W niedzielę doczekaliśmy się jeszcze dwóch nowych rekordów Polski 17-latek. Już rano Karolina Jurczyk poprawiła osiągnięcie Agaty Korc z 2004 roku na 50 m stylem motylkowym o jedną setną sekundy. Sprinterski dystans pokonała w eliminacjach w 27.03 i była 3. Niestety, do tego czasu nie udało jej się już zbliżyć po połuniu. Półfinały zakończyła jako 5. (27.14), a w finale finiszowała na 6. lokacie (27.22). Na 12. miejscu sklasyfikowana została natomiast Kornelia Fiedkiewicz (27.48). Z kolei w finale 4x200 m stylem dowolnym dziewcząt rekordowy wynik zanotowały Dominika Kossakowska, Aleksandra Knop, Julia Zaborowicz i Marta Klimek.
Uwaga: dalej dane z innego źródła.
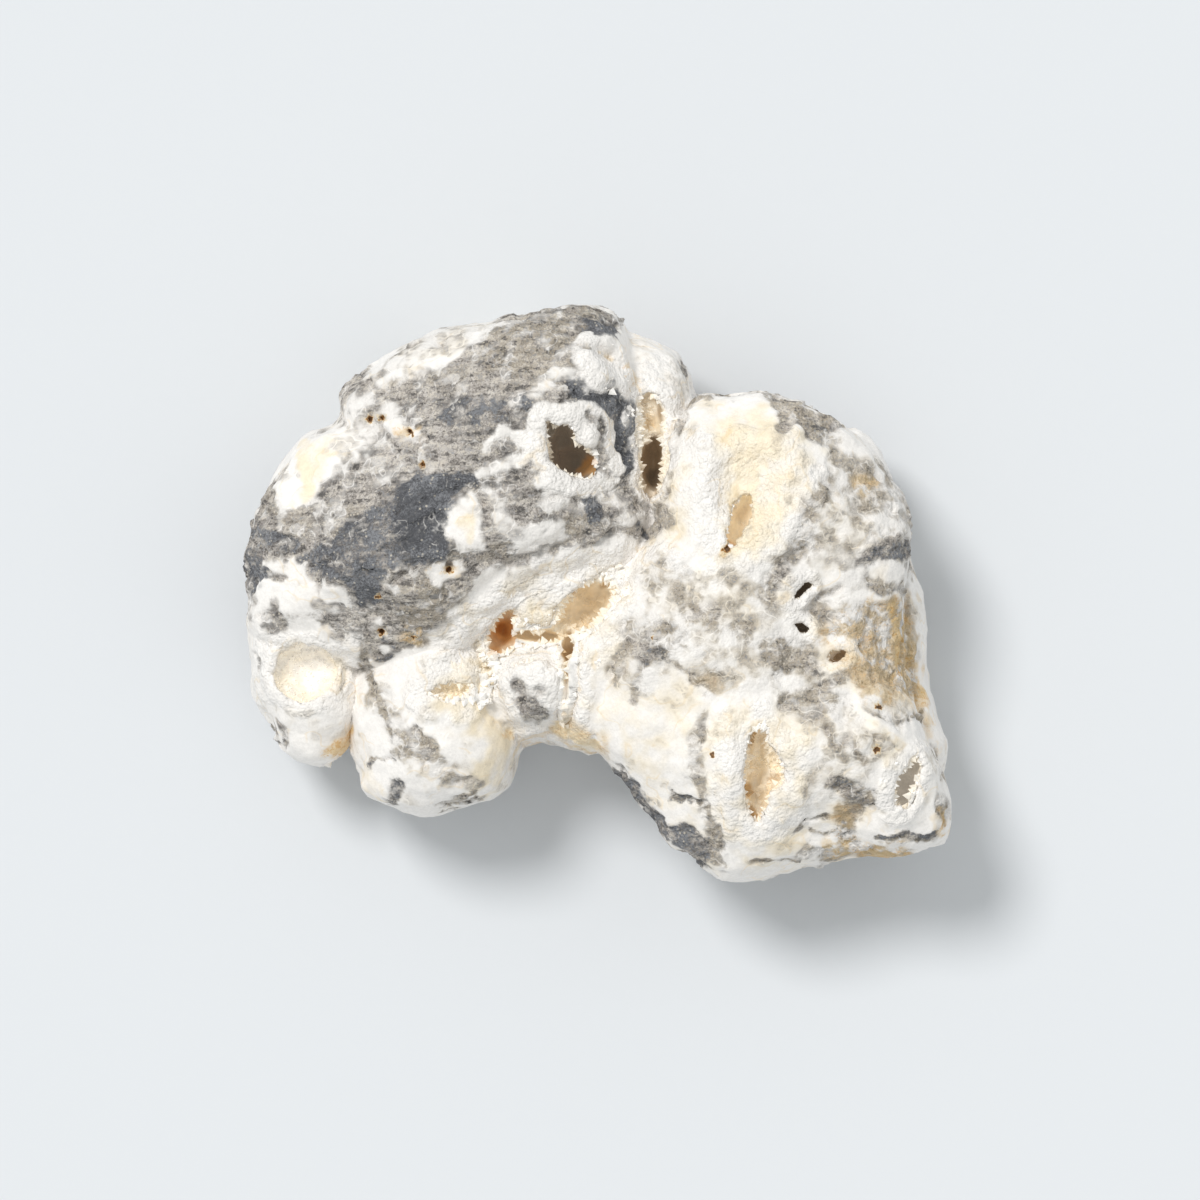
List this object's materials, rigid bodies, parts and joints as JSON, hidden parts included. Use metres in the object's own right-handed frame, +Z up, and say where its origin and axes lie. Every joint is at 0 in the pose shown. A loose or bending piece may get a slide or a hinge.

Cały dystans nasze zawodniczki przepłynęły w 8:15.87 i zostały sklasyfikowane na 7. pozycji. 

W sesji popołudniowej wystąpili jeszcze Szymon Pytlarczyk i Rafał Słowik. Na dystansie 50 m stylem dowolnym uplasowali się odpowiednio na 12. i 15. lokacie (23.23 i 23.56). 

Zawody kończymy zatem z trzema krążkami: srebrnym i brązowym Jana Kałusowskiego oraz brązem Kornelii Fiedkiewicz. Ich osiągnięcia dały nam 11. miejsce w klasyfikacji medalowej, wygranej zdecydowanie przez reprezentantów Rosji (18-12-4). Lepiej poradziliśmy sobie w zestawieniu punktowym. Łącznie nasza drużyna uplasowała się na 7. pozycji - chłopcy uzbierali 255 oczek (6. lokata), a dziewczęta zgromadziły łącznie 198 punktów i były 8.

Przyszłoroczne mistrzostwa Europy juniorów odbędą się w Kazaniu - mieście, które w 2015 roku było gospodarzem seniorskiego czempionatu globu. Z kolei w 2020 roku mistrzostwa po raz szósty w historii zostaną zorganizowane na Wyspach Brytyjskich, tym razem w szkockim Aberdeen.